I do not see anything special in your query so, if indexes are correct, it should perform much more faster than that,, the number of rows is not very high.
Do you have indexes on the table involved in the query and have you tried to use the "display execution plan" option of the Query Analyzer. Basically you need to run the query, loop at the execution plan and add indexes so that you do not see any full table scan operation.
If you run from SQL Management studio then you have the option to tune automatically the query adding indexes but I would suggest trying optimize on your own to better understand what you're doing.
Regards
Massimo
It won't affect performance, but don't write a query such as "SELECT * FROM X". Eschew the star notation and spell out the individual columns. The code that calls this will still work that way, even if the schema is changed by adding a column.
Indexes are key here, as others have already said.
The order of the WHERE clauses can help. Execute the one that eliminates the greatest number of rows from consideration first.
Taking all suggestions and rolling them together I was able to setup some indexes and now it's taking less than a second to execute. Honestly, it's almost immediate.

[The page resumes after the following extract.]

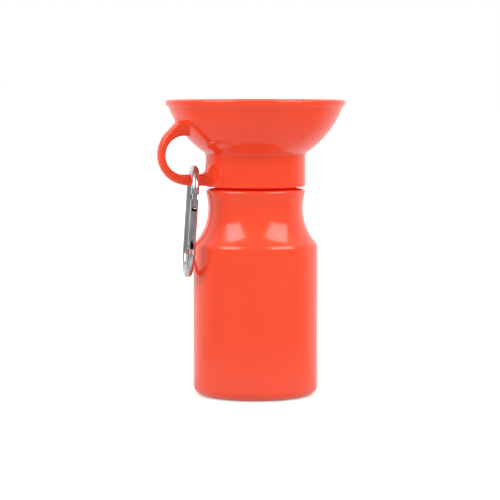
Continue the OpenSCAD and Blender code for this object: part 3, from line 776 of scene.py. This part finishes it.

My problem was that by clicking on the table properties I saw that the primary key was indexed and I mistakenly thought that's what everyone had been talking about. I looked at the execution plan and ran the tuning assistant and putting the two together, I realized that you could index the foreign keys too. That is now done and things are exceptionally snappy.
Thanks for the help, and sorry for such a newb question.